On constate, par d’ailleurs, dans ces dernières années, un léger accroissement de la productivité agricole. Mais pour l’ensemble du secteur cette productivité a crû, en moyenne, à un rythme moins élevé que celui de l’ensemble de l’économie nationale. Reste que cette relative amélioration n’est qu’une moyenne. Qu’y a-t-il de commun entre l’énorme exploitation céréalière ou agrumicole, de type capitaliste avancé, apte à tirer de gros profits du soutien national des coûts des facteurs et des prix, et la petite exploitation polyvalente de type familial, qui continue à joindre, avec peine, les quatre bouts des saisons ? En revenu par ménage, il y a de fortes chances qu’entre ces deux exploitations, l’échelle aille de un à trente ou quarante. Et du «smigard» agricole au cumulard opulent, de un à cinquante ou soixante au moins.

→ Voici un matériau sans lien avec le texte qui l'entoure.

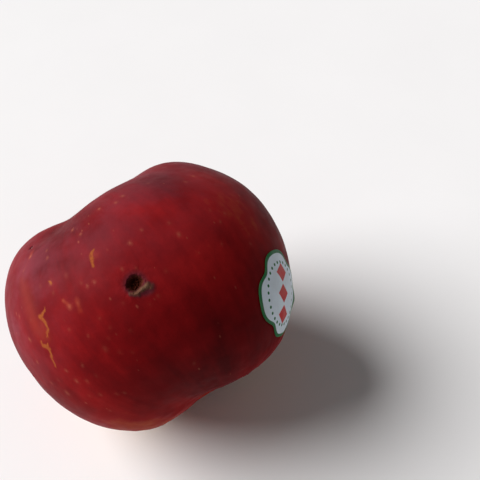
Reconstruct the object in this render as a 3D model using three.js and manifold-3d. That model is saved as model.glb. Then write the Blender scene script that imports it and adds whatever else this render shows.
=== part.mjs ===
// A small red apple that lies on its side, in millimetres, with +Z up and its resting spot on z = 0.
//
// The fruit has a frame of its own: the origin is in the core, +Z points to the stem and +X to the
// side that is seen. A place on the skin is a polar angle from the stem and an azimuth from +X.

import * as THREE from 'three';
import { mergeVertices } from 'three/addons/utils/BufferGeometryUtils.js';
import Module from 'manifold-3d';

const wasm = await Module();
wasm.setup();

// How the fruit lies
const CORE_PLACE = new THREE.Vector3(-0.4, 0.66, 31.1);
const STEM_HEADING = 129.2;
const STEM_RISE = 25.1;
const SEEN_SIDE_RISE = 54;

// The round of the fruit
const EQUATOR_RADIUS = 31;
const STEM_END = 25.5;
const CALYX_END = 27.5;
const FULLNESS = 2.2;
const RIB_COUNT = 5;
const RIB_HEIGHT = 0.4;
const RIB_START = 25;

// The swells, and the hollows between them, that make it lopsided
const SWELLS = [
  { name: 'left shoulder', polar: 35, azimuth: -90, width: 30, height: 4.0 },
  { name: 'right shoulder', polar: 40, azimuth: 85, width: 20, height: 2.0 },
  { name: 'left waist', polar: 110, azimuth: -75, width: 35, height: -0.8 },
  { name: 'right belly', polar: 85, azimuth: 85, width: 30, height: 2.0 },
  { name: 'left crown', polar: 145, azimuth: -65, width: 30, height: 0.6 },
  { name: 'right crown', polar: 140, azimuth: 55, width: 25, height: 2.8 },
  { name: 'crown saddle', polar: 150, azimuth: 0, width: 25, height: -1.6 },
  { name: 'resting belly', polar: 140, azimuth: 190, width: 35, height: 1.8 },
];

// The cavity round the stem and the basin round the calyx
const CAVITY = { depth: 10, spread: 19.5, power: 1.6 };
const BASIN = { depth: 6.5, spread: 17, power: 1.8 };

// The short stalk stands in a plain hole in the floor of the cavity, and ends in a knob
const STEM = { sunk: 3, tall: 7.2, radius: 1.05, knobRadius: 1.7, bend: 0.035 };
const SOCKET_GAP = 0.3;
const SOCKET_HEADROOM = 4;

// The dried calyx: five sepals and a tuft of stamens on a small pad in the floor of the basin
const CALYX = { sepals: 5, stamens: 8, padRadius: 2.0, padSunk: 1.0, padProud: 0.4, bladeThick: 0.6 };
const CALYX_SOCKET_RADIUS = 2.6;

// A hole pecked in the seen side, with a torn lip of skin round the part of it nearest the calyx
const PECK = { polar: 87.6, azimuth: 6, radius: 1.6, depth: 2.1 };
const LIP = { from: -42, to: -165, reach: 2.9, near: 1.8, rise: 0.7, thick: 0.7, root: 0.6 };

// The label, round with four notches in its edge, over the right belly
const LABEL = { polar: 120.5, azimuth: 64.5, turn: 15, halfLong: 9.3, halfWide: 9.6, thick: 0.5 };
const NOTCHES = { count: 4, depth: 0.14, first: 58, narrow: 3 };
const LABEL_GAP = 0.3;

// How finely the round shapes are faceted
const SKIN_DETAIL = 18;

const radians = THREE.MathUtils.degToRad;

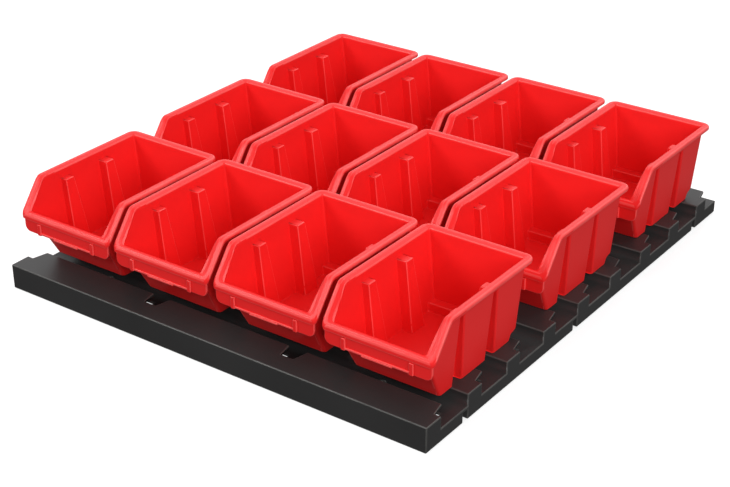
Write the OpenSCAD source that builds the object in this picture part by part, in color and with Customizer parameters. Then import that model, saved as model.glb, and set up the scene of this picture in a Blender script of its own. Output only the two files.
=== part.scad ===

Ce monde agricole est, somme toute, plus inégal que les autres mondes de l’activité économique. C’est pourquoi le renforcement des mécanismes, des programmes et des mesures de développement de l’agriculture solidaire est un impératif pour réduire les inégalités de statuts et de revenus des agriculteurs. Le plan Maroc vert, à travers notamment ses projets d’agrégation et son pilier II s’est engagé à réduire ses inégalités. Tout le pari est de savoir s’il y arrivera tant les équations de l’agriculture solidaire sont complexes.